Love Lets You Drown
I'll swim down, would you?
You?
You?
That’s the thing about love, isn’t it? It’s an ocean, wide and endless, something you can wade into carefully or throw yourself into headfirst. It pulls you under, fills your lungs, wraps around you like the warmest, deepest, most terrifying embrace. And yet, you don’t fight it.
You don’t swim away. You let it take you because there’s something beautiful in the surrender, something in the way it swallows you whole and makes you feel more alive than ever.

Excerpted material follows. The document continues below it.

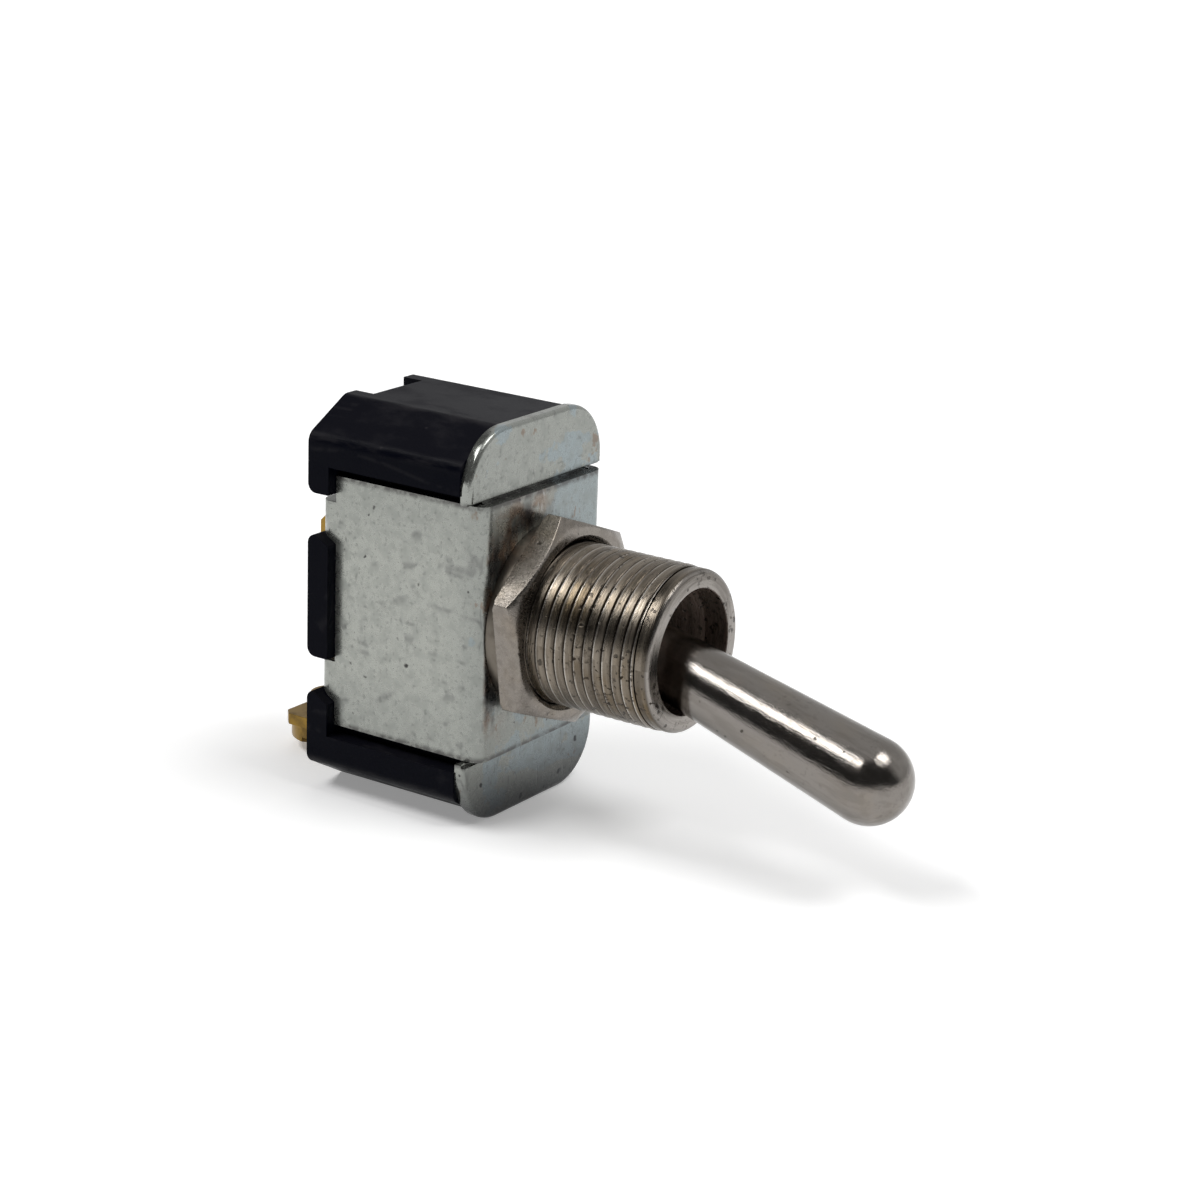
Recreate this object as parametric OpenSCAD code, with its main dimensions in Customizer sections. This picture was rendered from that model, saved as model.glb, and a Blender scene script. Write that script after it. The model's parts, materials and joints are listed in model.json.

Valentine’s Day is celebrated because love has always been a big deal for people, and over time, different traditions have shaped it into what it is today. It started with St. Valentine, a Roman priest who, according to legend, secretly helped couples get married when the emperor had banned it. He was caught and executed on February 14, which later became a day to honor love. Before that, the Romans had a festival called Lupercalia around the same time, which was all about matchmaking and fertility. As time passed, poets like Chaucer and Shakespeare wrote about love and linked it to Valentine’s Day, making it even more romantic. By the 18th century, people started giving love letters and small gifts, which later turned into the chocolates, flowers, and fancy dates we see today. Even though companies make a lot of money from it now, people still celebrate because love is important, and having a day to show it makes things feel extra special.
But we try. Every year, we mark the day with whispers and kisses and grand gestures, with quiet devotion and reckless abandon, with tiny notes slipped into pockets and hands that reach for each other in the dark. We do it because love is the one thing in this world that makes us forget who we are and remember who we want to be.